3) a ata lista diversos argumentos mostrando que há incertezas no mercado internacional e tendências inflacionárias no horizonte brasileiro (entre elas o perigo dos aumentos salariais, mencionado acima). Mas também deixa claro que, mesmo que essas variáveis não estivessem dando esses sinais, haveria campo para reduzir juros porque a conjuntura brasileira assim o permite. "O Copom entende que ocorreram mudanças estruturais significativas na economia brasileira, as quais determinaram recuo nas taxas de juros em geral e, em particular, na taxa neutra", diz. A "taxa neutra" é uma variável econômica chave, uma espécie de segredo essencial. Teoricamente, é aquele valor mínimo que permite crescimento econômico sem provocar pressões inflacionárias;

4) o ciclo de queda nos juros está próximo do fim – ao menos por enquanto. A ata deixa claro que, ao aproximar-se do piso histórico, a Selic deve se estabilizar.
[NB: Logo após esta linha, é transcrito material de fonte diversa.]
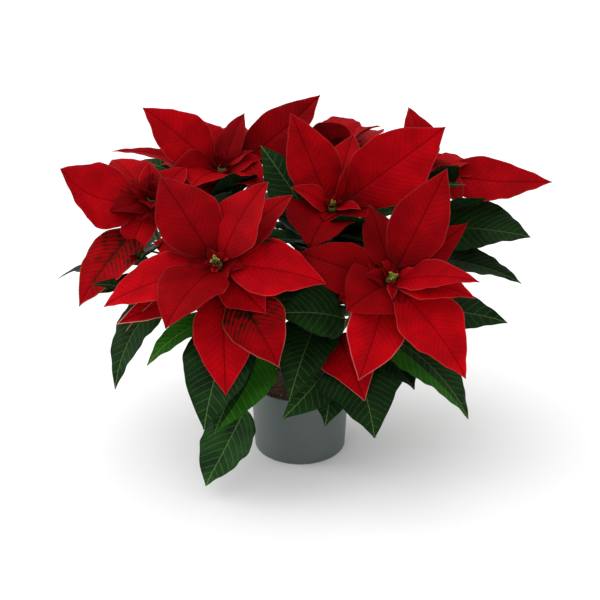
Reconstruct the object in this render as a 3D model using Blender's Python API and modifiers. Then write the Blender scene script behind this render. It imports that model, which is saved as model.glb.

Pontos positivos: o Banco Central está forçando o mercado a aceitar que as melhorias no ambiente econômico brasileiro se convertam em juros menores e também acena com a dimensão do ciclo de queda nos juros, o que dá um pouco mais de segurança aos investidores e gestores. Pontos negativos: vamos, realmente, ter de nos acostumar com mais inflação do que vínhamos tendo em anos recentes, e o pior é que pretendem colocar a culpa disso no colo do assalariado.